Please repeat all of the lines that follow, exactly as written.

++++++

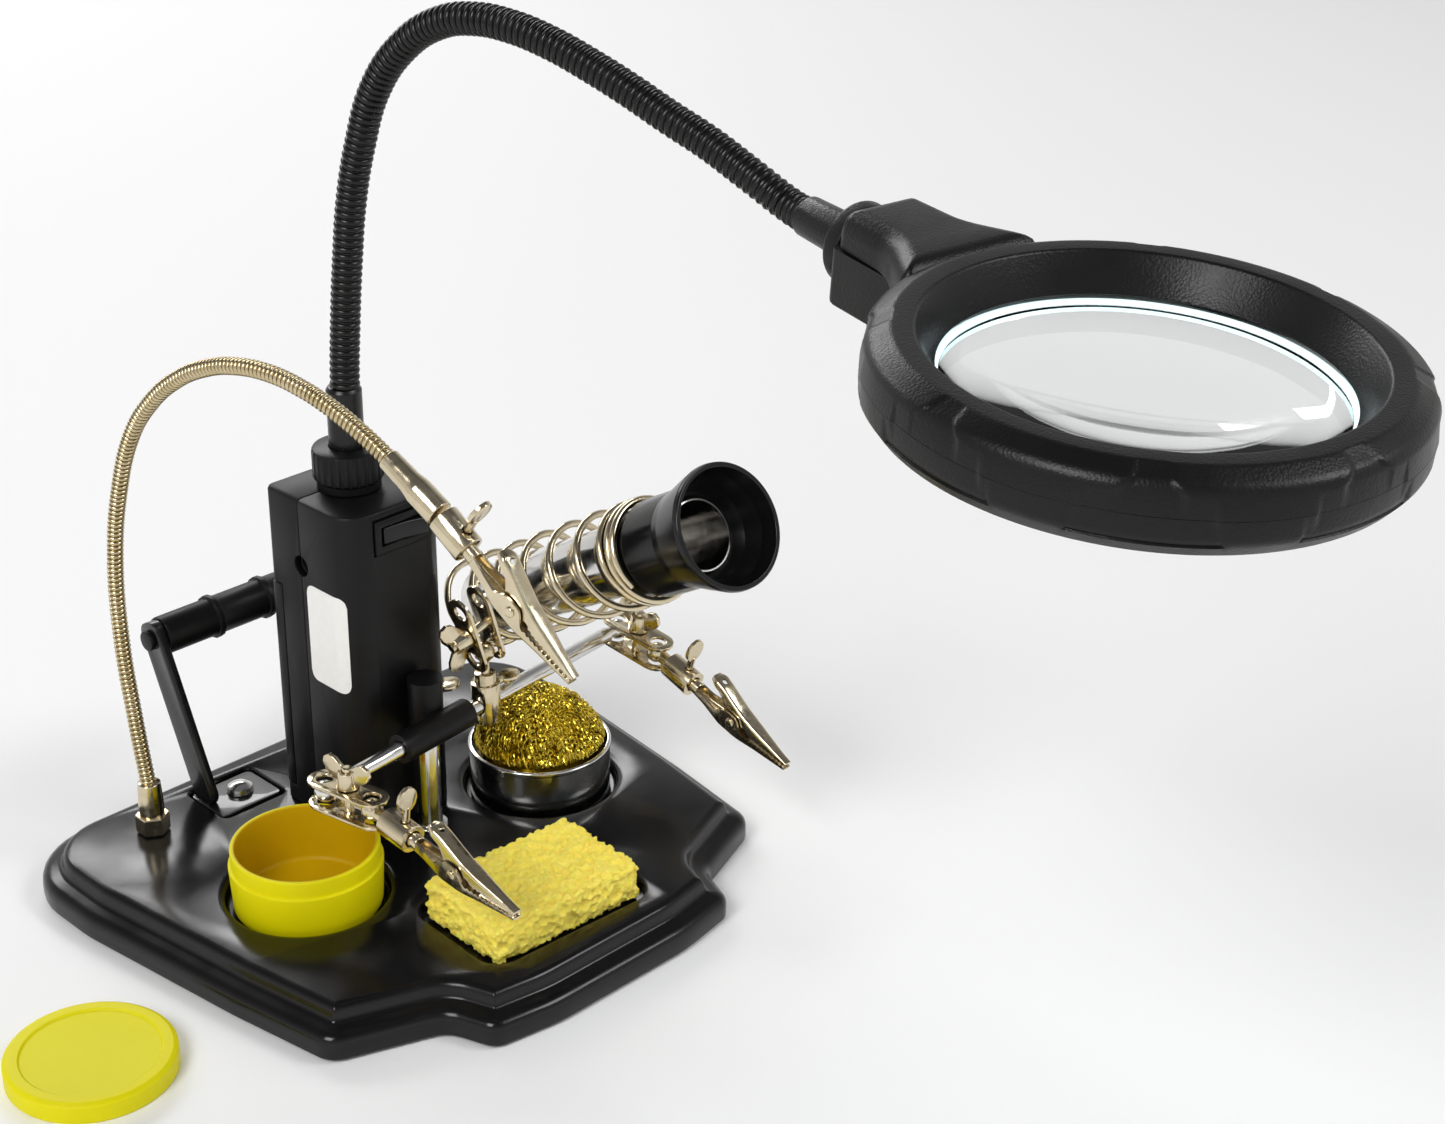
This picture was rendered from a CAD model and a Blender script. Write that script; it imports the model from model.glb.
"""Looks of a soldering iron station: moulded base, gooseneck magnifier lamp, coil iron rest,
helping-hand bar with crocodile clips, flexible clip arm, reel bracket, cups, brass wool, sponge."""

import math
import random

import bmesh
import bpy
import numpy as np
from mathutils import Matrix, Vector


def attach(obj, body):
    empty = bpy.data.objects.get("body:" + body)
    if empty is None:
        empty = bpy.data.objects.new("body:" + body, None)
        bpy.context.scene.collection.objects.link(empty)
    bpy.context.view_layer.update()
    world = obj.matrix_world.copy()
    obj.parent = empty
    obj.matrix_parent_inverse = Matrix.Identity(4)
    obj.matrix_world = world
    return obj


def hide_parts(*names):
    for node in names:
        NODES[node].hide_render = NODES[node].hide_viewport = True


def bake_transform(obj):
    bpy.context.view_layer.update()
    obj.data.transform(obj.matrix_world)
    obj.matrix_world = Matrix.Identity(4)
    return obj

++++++

▸ Full solution:
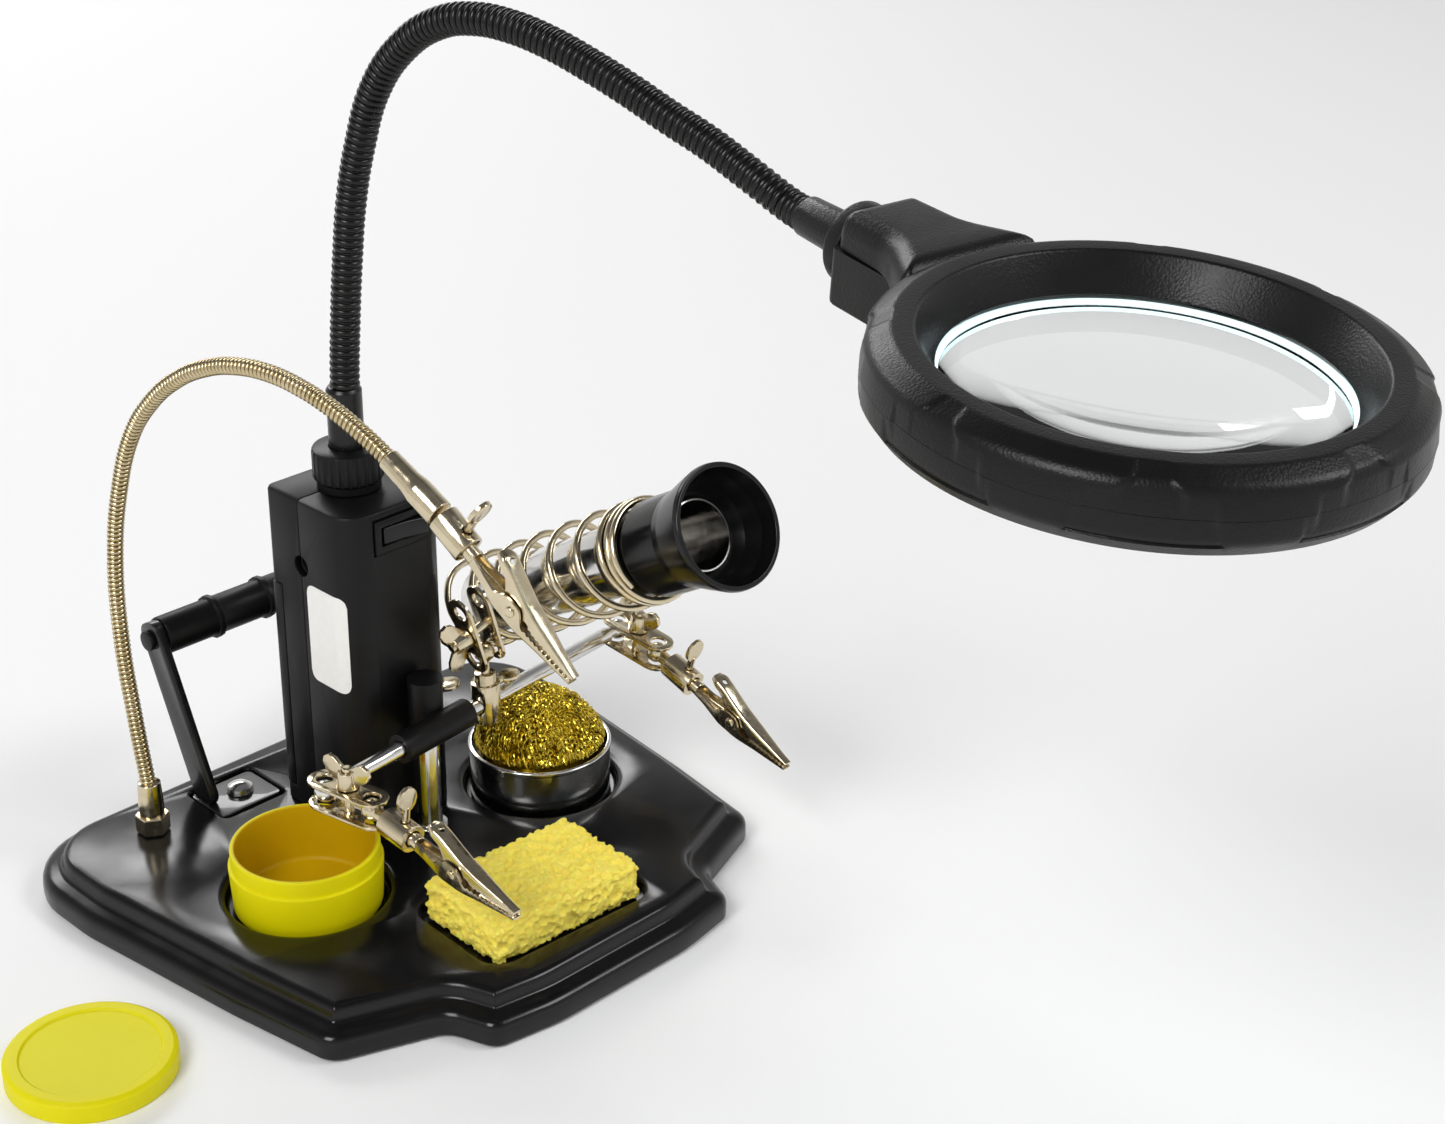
This picture was rendered from a CAD model and a Blender script. Write that script; it imports the model from model.glb.
"""Looks of a soldering iron station: moulded base, gooseneck magnifier lamp, coil iron rest,
helping-hand bar with crocodile clips, flexible clip arm, reel bracket, cups, brass wool, sponge."""

import math
import random

import bmesh
import bpy
import numpy as np
from mathutils import Matrix, Vector


def attach(obj, body):
    empty = bpy.data.objects.get("body:" + body)
    if empty is None:
        empty = bpy.data.objects.new("body:" + body, None)
        bpy.context.scene.collection.objects.link(empty)
    bpy.context.view_layer.update()
    world = obj.matrix_world.copy()
    obj.parent = empty
    obj.matrix_parent_inverse = Matrix.Identity(4)
    obj.matrix_world = world
    return obj


def hide_parts(*names):
    for node in names:
        NODES[node].hide_render = NODES[node].hide_viewport = True


def bake_transform(obj):
    bpy.context.view_layer.update()
    obj.data.transform(obj.matrix_world)
    obj.matrix_world = Matrix.Identity(4)
    return obj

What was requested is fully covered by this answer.